_WHAT IS EXPECTED_
For the listing that follows, give again exactly the lines from the one with "top = [top_fold(), top_flange()]" to the one with "before = set(bpy.data.objects)", including both.

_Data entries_
====
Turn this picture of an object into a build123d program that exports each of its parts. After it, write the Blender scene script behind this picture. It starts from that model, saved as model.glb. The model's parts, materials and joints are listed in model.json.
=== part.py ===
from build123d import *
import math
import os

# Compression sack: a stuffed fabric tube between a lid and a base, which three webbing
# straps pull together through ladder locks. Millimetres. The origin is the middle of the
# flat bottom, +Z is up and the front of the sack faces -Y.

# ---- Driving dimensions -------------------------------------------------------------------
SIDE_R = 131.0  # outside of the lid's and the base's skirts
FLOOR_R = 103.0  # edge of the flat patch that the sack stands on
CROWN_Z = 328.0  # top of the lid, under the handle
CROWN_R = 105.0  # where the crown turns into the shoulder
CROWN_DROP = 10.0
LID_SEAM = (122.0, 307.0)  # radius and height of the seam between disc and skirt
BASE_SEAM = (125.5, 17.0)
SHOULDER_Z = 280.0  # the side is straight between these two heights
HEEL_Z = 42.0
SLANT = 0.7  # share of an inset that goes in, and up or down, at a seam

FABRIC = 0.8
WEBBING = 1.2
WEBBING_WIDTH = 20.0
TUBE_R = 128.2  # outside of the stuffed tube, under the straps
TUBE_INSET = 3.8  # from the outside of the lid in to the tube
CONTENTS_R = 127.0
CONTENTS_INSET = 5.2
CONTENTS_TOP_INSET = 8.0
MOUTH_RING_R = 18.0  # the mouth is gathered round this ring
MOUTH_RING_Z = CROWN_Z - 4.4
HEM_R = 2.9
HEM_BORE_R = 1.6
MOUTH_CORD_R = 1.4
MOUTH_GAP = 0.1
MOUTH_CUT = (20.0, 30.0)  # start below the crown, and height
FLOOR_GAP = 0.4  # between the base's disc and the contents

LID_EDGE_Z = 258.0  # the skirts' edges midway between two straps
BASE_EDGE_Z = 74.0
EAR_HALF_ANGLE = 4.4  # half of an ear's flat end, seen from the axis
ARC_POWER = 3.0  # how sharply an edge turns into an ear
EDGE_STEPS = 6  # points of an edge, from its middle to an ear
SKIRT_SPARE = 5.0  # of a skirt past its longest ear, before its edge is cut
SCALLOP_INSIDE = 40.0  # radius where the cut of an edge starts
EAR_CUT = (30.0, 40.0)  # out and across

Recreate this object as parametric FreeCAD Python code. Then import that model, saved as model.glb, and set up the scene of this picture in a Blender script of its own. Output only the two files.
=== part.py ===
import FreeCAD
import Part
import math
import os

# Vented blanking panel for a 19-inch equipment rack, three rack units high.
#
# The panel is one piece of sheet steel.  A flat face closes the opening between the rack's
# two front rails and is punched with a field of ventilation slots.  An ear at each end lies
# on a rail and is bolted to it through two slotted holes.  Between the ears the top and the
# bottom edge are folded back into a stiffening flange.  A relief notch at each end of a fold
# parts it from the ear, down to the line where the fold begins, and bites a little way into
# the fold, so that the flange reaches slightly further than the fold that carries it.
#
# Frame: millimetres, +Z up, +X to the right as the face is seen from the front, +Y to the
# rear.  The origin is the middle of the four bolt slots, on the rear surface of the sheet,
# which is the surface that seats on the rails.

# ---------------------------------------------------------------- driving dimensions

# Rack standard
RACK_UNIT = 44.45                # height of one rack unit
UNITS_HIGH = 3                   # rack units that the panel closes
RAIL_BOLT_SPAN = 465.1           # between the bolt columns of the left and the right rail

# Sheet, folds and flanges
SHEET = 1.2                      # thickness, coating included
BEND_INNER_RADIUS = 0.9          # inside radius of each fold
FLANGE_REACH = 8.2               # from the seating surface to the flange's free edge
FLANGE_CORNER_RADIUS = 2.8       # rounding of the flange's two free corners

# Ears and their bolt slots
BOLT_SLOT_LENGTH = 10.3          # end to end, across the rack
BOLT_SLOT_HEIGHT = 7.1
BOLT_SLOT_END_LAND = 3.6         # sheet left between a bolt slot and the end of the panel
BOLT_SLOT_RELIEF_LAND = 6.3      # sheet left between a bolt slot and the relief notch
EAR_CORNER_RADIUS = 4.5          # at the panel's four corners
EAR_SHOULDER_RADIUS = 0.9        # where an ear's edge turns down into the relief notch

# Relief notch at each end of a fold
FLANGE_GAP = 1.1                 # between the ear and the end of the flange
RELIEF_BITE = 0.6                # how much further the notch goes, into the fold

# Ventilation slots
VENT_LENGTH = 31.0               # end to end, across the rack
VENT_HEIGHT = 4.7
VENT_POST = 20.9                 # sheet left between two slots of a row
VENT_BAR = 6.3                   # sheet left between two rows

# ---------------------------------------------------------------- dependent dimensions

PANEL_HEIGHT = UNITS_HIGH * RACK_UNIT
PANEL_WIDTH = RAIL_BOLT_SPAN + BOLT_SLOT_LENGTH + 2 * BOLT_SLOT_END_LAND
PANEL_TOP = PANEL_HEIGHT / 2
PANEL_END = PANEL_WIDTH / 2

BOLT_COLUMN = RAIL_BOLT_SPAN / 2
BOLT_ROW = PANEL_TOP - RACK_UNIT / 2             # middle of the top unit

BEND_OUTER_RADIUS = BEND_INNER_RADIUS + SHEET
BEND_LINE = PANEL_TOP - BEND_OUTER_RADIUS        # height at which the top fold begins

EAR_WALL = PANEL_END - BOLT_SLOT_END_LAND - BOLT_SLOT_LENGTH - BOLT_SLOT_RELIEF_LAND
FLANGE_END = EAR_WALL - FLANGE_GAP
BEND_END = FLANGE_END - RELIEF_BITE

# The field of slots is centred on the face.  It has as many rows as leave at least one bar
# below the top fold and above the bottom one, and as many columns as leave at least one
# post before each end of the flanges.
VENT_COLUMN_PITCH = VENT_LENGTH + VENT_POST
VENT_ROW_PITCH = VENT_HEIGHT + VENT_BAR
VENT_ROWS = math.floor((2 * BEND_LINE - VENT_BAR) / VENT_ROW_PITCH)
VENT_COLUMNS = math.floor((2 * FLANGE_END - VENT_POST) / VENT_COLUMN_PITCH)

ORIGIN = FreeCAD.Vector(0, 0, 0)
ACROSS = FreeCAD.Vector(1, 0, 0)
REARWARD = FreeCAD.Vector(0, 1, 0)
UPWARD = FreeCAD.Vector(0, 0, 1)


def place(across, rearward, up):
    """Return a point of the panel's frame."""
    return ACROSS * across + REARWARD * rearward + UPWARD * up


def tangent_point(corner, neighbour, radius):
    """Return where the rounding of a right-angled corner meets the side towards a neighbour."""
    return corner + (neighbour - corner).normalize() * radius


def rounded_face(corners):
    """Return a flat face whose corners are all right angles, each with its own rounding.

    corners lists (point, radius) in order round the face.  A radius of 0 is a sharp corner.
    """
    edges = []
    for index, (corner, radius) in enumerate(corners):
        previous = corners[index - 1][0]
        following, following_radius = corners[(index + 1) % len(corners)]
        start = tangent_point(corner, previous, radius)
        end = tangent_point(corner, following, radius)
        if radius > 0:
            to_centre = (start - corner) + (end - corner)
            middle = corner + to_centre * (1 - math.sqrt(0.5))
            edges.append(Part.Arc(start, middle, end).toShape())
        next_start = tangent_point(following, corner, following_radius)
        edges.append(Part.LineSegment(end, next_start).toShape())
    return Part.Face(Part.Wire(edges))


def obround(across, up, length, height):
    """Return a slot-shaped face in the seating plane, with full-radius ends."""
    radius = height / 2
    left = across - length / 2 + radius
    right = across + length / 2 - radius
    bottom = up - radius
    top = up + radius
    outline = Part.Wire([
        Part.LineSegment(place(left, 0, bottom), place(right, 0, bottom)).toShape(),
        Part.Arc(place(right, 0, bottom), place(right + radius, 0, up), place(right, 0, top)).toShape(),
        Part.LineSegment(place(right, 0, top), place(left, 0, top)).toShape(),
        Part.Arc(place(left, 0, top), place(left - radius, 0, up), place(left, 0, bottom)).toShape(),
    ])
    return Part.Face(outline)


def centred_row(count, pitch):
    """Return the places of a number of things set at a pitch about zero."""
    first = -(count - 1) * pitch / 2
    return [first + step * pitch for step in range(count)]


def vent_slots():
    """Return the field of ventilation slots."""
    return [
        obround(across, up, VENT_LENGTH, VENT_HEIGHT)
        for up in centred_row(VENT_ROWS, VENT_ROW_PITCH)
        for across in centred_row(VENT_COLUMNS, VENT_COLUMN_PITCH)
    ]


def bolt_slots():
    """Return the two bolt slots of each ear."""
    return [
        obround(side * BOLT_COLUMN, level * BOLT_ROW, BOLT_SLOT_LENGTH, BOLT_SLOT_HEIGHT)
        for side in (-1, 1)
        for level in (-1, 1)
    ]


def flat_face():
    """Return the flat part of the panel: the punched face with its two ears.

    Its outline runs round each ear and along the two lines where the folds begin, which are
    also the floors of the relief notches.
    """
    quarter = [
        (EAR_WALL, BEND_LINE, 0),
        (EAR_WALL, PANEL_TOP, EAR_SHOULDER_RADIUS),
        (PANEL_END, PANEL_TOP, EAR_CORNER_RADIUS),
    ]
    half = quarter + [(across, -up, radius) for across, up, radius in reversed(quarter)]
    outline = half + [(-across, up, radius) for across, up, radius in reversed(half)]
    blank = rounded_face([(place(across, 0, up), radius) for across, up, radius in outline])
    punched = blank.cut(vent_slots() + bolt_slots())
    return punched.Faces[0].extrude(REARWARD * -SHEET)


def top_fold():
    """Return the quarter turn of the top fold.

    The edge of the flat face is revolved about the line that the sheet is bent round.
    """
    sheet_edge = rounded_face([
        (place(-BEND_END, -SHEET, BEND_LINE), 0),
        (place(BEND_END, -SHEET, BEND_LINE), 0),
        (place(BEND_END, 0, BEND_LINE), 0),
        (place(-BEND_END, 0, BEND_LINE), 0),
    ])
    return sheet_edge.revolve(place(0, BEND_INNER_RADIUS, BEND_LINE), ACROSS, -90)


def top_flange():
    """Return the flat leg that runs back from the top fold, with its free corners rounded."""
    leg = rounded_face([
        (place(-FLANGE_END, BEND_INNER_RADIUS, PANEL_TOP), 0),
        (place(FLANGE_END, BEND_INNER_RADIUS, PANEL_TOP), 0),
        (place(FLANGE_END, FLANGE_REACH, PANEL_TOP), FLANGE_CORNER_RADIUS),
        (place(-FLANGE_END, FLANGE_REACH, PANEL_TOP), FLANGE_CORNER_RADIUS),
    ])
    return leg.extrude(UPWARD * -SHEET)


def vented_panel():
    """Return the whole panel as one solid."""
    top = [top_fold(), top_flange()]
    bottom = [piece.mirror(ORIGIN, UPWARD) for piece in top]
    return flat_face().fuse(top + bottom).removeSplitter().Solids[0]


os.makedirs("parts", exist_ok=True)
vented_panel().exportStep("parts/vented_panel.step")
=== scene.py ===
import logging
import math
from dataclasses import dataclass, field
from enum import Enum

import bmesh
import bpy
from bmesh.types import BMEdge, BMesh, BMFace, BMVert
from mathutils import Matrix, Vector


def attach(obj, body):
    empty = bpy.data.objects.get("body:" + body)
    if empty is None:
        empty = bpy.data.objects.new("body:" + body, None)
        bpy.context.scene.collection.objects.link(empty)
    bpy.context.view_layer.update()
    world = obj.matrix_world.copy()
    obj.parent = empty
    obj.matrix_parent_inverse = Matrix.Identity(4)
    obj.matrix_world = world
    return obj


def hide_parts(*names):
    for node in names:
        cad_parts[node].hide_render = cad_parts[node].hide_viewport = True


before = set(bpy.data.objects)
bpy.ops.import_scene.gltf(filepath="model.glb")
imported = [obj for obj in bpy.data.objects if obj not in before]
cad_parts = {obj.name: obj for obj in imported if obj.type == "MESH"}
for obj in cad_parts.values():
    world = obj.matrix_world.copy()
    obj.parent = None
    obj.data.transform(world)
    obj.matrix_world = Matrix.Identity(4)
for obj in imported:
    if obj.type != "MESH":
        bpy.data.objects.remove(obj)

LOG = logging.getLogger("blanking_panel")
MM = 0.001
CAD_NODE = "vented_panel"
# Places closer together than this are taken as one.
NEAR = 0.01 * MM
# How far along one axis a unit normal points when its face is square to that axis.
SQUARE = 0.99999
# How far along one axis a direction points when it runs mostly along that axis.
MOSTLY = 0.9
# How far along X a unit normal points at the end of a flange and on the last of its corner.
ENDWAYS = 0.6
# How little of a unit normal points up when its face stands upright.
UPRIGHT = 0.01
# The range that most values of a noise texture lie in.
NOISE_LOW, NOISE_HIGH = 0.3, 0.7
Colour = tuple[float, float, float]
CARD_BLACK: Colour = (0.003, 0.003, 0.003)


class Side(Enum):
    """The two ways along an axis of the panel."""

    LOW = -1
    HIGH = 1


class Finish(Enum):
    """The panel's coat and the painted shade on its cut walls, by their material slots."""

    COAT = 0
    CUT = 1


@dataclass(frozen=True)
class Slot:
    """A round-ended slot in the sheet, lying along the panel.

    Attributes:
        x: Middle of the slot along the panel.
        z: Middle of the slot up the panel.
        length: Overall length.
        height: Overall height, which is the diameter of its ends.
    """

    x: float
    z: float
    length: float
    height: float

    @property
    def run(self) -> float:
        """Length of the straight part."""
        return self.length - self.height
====
_OUTPUT_
    top = [top_fold(), top_flange()]
    bottom = [piece.mirror(ORIGIN, UPWARD) for piece in top]
    return flat_face().fuse(top + bottom).removeSplitter().Solids[0]


os.makedirs("parts", exist_ok=True)
vented_panel().exportStep("parts/vented_panel.step")
=== scene.py ===
import logging
import math
from dataclasses import dataclass, field
from enum import Enum

import bmesh
import bpy
from bmesh.types import BMEdge, BMesh, BMFace, BMVert
from mathutils import Matrix, Vector


def attach(obj, body):
    empty = bpy.data.objects.get("body:" + body)
    if empty is None:
        empty = bpy.data.objects.new("body:" + body, None)
        bpy.context.scene.collection.objects.link(empty)
    bpy.context.view_layer.update()
    world = obj.matrix_world.copy()
    obj.parent = empty
    obj.matrix_parent_inverse = Matrix.Identity(4)
    obj.matrix_world = world
    return obj


def hide_parts(*names):
    for node in names:
        cad_parts[node].hide_render = cad_parts[node].hide_viewport = True


before = set(bpy.data.objects)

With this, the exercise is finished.